The idea for the Describing Words engine came when I was building the engine for Related Words (it's like a thesaurus, but gives you a much broader set of related words, rather than just synonyms). While playing around with word vectors and the "HasProperty" API of conceptnet, I had a bit of fun trying to get the adjectives which commonly describe a word. Eventually I realised that there's a much better way of doing this: parse books!

Project Gutenberg was the initial corpus, but the parser got greedier and greedier and I ended up feeding it somewhere around 100 gigabytes of text files - mostly fiction, including many contemporary works. The parser simply looks through each book and pulls out the various descriptions of nouns.

Hopefully it's more than just a novelty and some people will actually find it useful for their writing and brainstorming, but one neat little thing to try is to compare two nouns which are similar, but different in some significant way - for example, gender is interesting: "woman" versus "man" and "boy" versus "girl". On an inital quick analysis it seems that authors of fiction are at least 4x more likely to describe women (as opposed to men) with beauty-related terms (regarding their weight, features and general attractiveness). In fact, "beautiful" is possibly the most widely used adjective for women in all of the world's literature, which is quite in line with the general unidimensional representation of women in many other media forms. If anyone wants to do further research into this, let me know and I can give you a lot more data (for example, there are about 25000 different entries for "woman" - too many to show here).

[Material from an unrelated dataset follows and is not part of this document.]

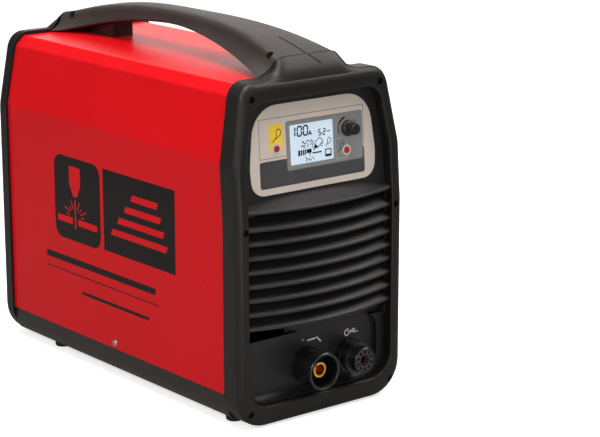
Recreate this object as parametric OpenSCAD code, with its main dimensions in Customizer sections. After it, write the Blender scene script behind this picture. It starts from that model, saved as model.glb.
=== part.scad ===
// Plasma cutter unit: a portable inverter power source for an air plasma torch.
// A folded steel cover lies between two moulded end frames, and a moulded arch
// carries the unit. The front holds a tilted control panel, a bowed louvre grille
// and a pocket with the earth and torch sockets. The rear holds the fan grille,
// main switch, air regulator, air inlet and the mains cable gland.
//
// Millimetres. +X is the unit's left seen from the front, -Y faces the user and
// +Z is up. The origin is on the ground under the middle of the overall size.
// Each module draws in case coordinates, where Y is 0 at the front lip and Z is 0 on
// a datum plane just above the ground, and case_place() moves it into that frame.
// Heights given below are heights above the datum plane.

/* [Case] */
// Width across the moulded end frames
case_w = 240; // [232:1:250]
// Height of the flat top of the end frames
case_h = 388; // [384:1:394]
// Length from the front lip to the back of the rear frame
case_l = 496; // [480:1:520]
// Radius of the two bottom corners of the end frames
foot_corner_r = 40; // [30:1:46]
// Radius of the two top corners of the end frames
top_corner_r = 22; // [16:1:26]
// Height at which the sides bend inwards
waist_z = 298; // [285:1:310]
// Inward run of each side between the bend and the top
waist_in = 17.5; // [12:0.5:20]
// Thickness of the cover's steel sheet
sheet_t = 1.2; // [0.8:0.1:1.5]
// Height of the lower edge of the cover
cover_low_z = 35; // [30:1:40]

/* [Front frame] */
// Depth of the front frame's skirt
front_d = 28; // [26:1:32]
// Depth of the rear frame's skirt
rear_d = 20; // [18:1:24]
// Width of the frame lip at the sides
lip_side = 16; // [15:0.5:18]
// Width of the frame lip along the top
lip_top = 22; // [20:0.5:24]
// Width of the frame lip along the bottom
lip_low = 23.5; // [21:0.5:25]
// Angle by which the upper front leans back
lean_deg = 4.1; // [3:0.1:5]
// Height at which the lean starts
lean_z = 233; // [225:1:240]

/* [Grille] */
// Number of louvre blades below the brow
blades = 8; // [6:1:8]
// Distance from one blade to the next
blade_pitch = 16.15; // [15:0.05:16.4]
// Radius of the bow of the blades, seen from above
bow_r = 310; // [290:5:360]
// Height of the lower edge of the brow over the blades
brow_z = 244.5; // [242:0.5:246]

/* [Control panel] */
// Width of the control panel plate at its lower end
panel_w = 181; // [170:1:184]
// Travel of the two push-buttons
button_travel = 1; // [0.6:0.1:1.2]
// Diameter of the encoder knob's skirt
knob_d = 18; // [16:0.5:20]

/* [Sockets] */
// Outer diameter of the earth socket's collar
earth_d = 44; // [42:0.5:45]
// Bore of the earth socket's brass insert
earth_bore = 13; // [9:0.5:14]
// Outer diameter of the torch socket's threaded nose
torch_d = 30.6; // [28:0.2:31]
// Distance by which the sockets stand out in front of the lip
socket_out = 15; // [10:1:20]

/* [Handle] */
// Height of the top of the handle
handle_top = 434.5; // [430:0.5:440]
// Width of the handle in the middle of its arch
grip_w = 40; // [36:1:44]
// Thickness of the grip in the middle of its arch
grip_t = 18; // [16:0.5:20]

/* [Rear] */
// Side length of the fan's square housing
fan_size = 119; // [116:1:120]
// Bore of the mains cable gland
gland_bore = 16; // [12:0.5:18]
// Diameter of the pressure regulator's knob
reg_knob_d = 30; // [26:1:34]

/* [Hidden] */

half_w = case_w / 2;
lift = 3.5;                         // height of the datum plane above the ground
case_low = 1 - lift;                // underside of the end frames
fit = 0.1;                          // clearance between pieces that lie together
front_reach = socket_out;           // what stands in front of the lip
inner_depth = 13;                   // depth of the frames' wall inside the opening
gland_out = 30;                     // length of the cable gland outside the rear plate
rear_reach = gland_out - inner_depth - fit;     // what stands behind the rear frame
case_mid_y = (case_l + rear_reach - front_reach) / 2;

// ---- Helpers -------------------------------------------------------------------

// Unit vector along v
function unit(v) = v / norm(v);

// Points of the arc of radius r that rounds corner p between neighbours a and b
function turn_points(a, p, b, r, n) =
    let(u = unit(a - p), v = unit(b - p),
        half = acos(u * v) / 2,
        c = p + unit(u + v) * r / sin(half),
        s = p + u * r / tan(half) - c,
        e = p + v * r / tan(half) - c,
        a0 = atan2(s[1], s[0]),
        raw = atan2(e[1], e[0]) - a0,
        sweep = raw > 180 ? raw - 360 : raw < -180 ? raw + 360 : raw)
    [for (i = [0:n]) c + r * [cos(a0 + sweep * i / n), sin(a0 + sweep * i / n)]];

// Closed outline through corners [x, y, radius]; radius 0 keeps a corner sharp
function soft(pts, n = 6) =
    let(k = len(pts))
    [for (i = [0:k - 1])
        let(p = pts[i], a = pts[(i + k - 1) % k], b = pts[(i + 1) % k])
        each p[2] > 0
            ? turn_points([a[0], a[1]], [p[0], p[1]], [b[0], b[1]], p[2], n)
            : [[p[0], p[1]]]];

// Corners of the right half, followed by their mirror images
function both_sides(half) =
    concat(half, [for (i = [len(half) - 1:-1:0]) [-half[i][0], half[i][1], half[i][2]]]);

// Rectangle w by h about the origin with rounded corners
function round_rect(w, h, r) =
    soft([[w / 2, -h / 2, r], [w / 2, h / 2, r], [-w / 2, h / 2, r], [-w / 2, -h / 2, r]]);

// Case coordinates, Y = 0 at the front lip, moved to the unit's own frame
module case_place() translate([0, -case_mid_y, lift]) children();

// Extrudes a figure drawn in X and Z along +Y from y to y + d
module along_y(y, d) translate([0, y + d, 0]) rotate([90, 0, 0]) linear_extrude(d) children();

// Extrudes a figure drawn in Y and Z along X, w wide about the middle plane
module along_x(w) rotate([90, 0, 90]) linear_extrude(w, center = true) children();

// Round solid about an axis along Y; the profile holds [radius, y] points
module turned_y(x, z, profile) translate([x, 0, z]) rotate([-90, 0, 0])
    rotate_extrude($fn = 64) polygon(profile);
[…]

The blueness of the results represents their relative frequency. You can hover over an item for a second and the frequency score should pop up. The "uniqueness" sorting is default, and thanks to my Complicated Algorithm™, it orders them by the adjectives' uniqueness to that particular noun relative to other nouns (it's actually pretty simple). As you'd expect, you can click the "Sort By Usage Frequency" button to adjectives by their usage frequency for that noun.

Special thanks to the contributors of the open-source mongodb which was used in this project.